Since today’s unamplified solid–state sensors typically
have an output voltage on the order of tens of millivolts
(Motorola’s basic 10 kPa pressure sensor, MPX10, has a
typical full–scale span of 58 mV, when powered with a 5 V
supply), a major part of the fixed–value circuitry is a gain stage
that amplifies the signal to a level that is large enough for
additional processing. Typically, this additional processing is
digitization of the amplified analog sensor signal by a
microcontroller’s A/D converter.
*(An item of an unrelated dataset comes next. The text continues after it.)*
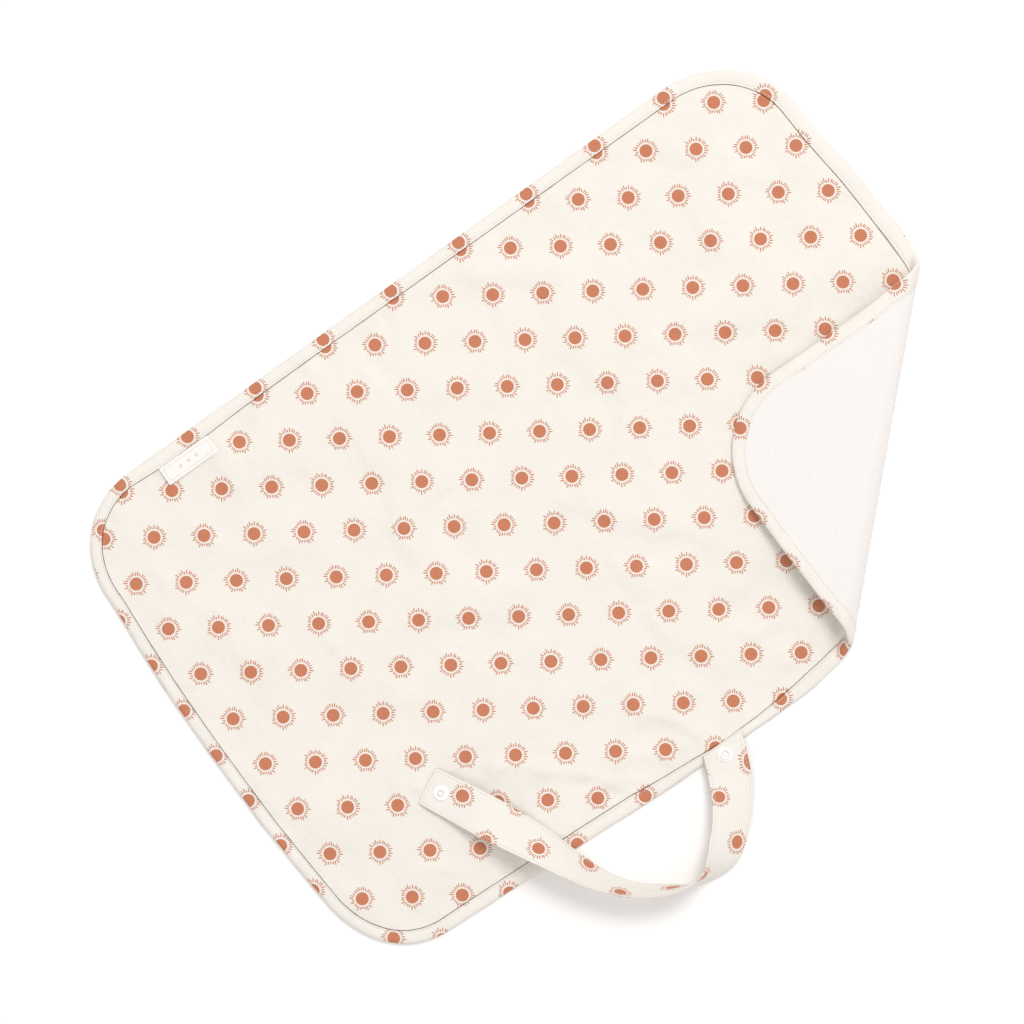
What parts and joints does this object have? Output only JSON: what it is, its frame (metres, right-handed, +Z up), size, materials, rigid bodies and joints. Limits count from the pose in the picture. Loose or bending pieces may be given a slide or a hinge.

To obtain the best signal
resolution with an A/D, the sensor’s amplified dynamic output
voltage range should fill as much of the A/D window (difference
between the A/D’s high and low reference voltages) as
possible without extending beyond the high and low reference
voltages (i.e., the zero–pressure offset voltage must be
greater than or equal to the low reference voltage, and the
full–scale output voltage must be less than or equal to the high
reference voltage). In any case, the device–to–device,
temperature, and circuit variations create a design dilemma:
with a fixed–value amplifier circuit, the gain as well as any dc
level shift incorporated in the amplifier design are fixed. If the
variation of any of the aforementioned sensor parameters is
too large, the amplified sensor output may saturate the
amplifier near either its high or low supply rail or may extend
beyond either the high or low reference voltages of the A/D
converter. In either case, error (non–linearity) results in the
system. To avoid this scenario, the solution is to design a
fixed–value circuit that optimizes performance (signal
resolution) while taking into account all possible types of
variation that may cause the sensor output to vary. In other
words, the goal of this fixed–value sensor system is to attain
the best performance possible while ensuring through design,
regardless of any system variation, that the sensor’s amplified
output will ALWAYS be within the saturation levels of the
amplifier and the high and low reference voltages of an A/D
converter.
The implication of ensuring that the sensor’s amplified
output is always unsaturated and within the high and low
reference voltages of the A/D is that an accurate software
calibration of the sensor’s output is possible. By sampling the
sensor’s output voltage at a couple of points at room
temperature (zero and full–scale output, for example), all the
room temperature device–to–device and circuit variations are
nullified. Obviously, temperature variations will create error in
the system (sensor’s output voltage will drift with changing
temperature), but, by design, the sensor’s output voltage will
remain within the A/D’s valid range.
This paper discusses a methodology that optimizes a
sensor
system’s
performance
device–to–device, temperature, and circuit variations that can
create variation in the amplified sensor output. The
methodology starts with a desired performance and some
established parameters and then considers each type of
variation in a worst case analysis to determine if the desired
performance is attainable. While this paper discusses this
methodology for pressure sensors and a specific amplifier
topology, the methodology is applicable to low–level,
differential–voltage output sensors and amplifier circuits in
general. Two specific examples are presented that apply this
methodology. The first example uses Motorola’s MPX10
pressure sensor, and the second example uses Motorola’s
MPX2010 pressure sensor. Both sensors have a full–scale
rated pressure of 10 kPa; the difference between the devices
is the MPX2010 has on–chip calibration and temperature
compensation circuitry to calibrate and temperature
compensate the zero–pressure offset voltage and span. The
comparison of these two devices will emphasize how
dramatically device–to–device and temperature variations, if
not compensated, can affect a system’s overall performance.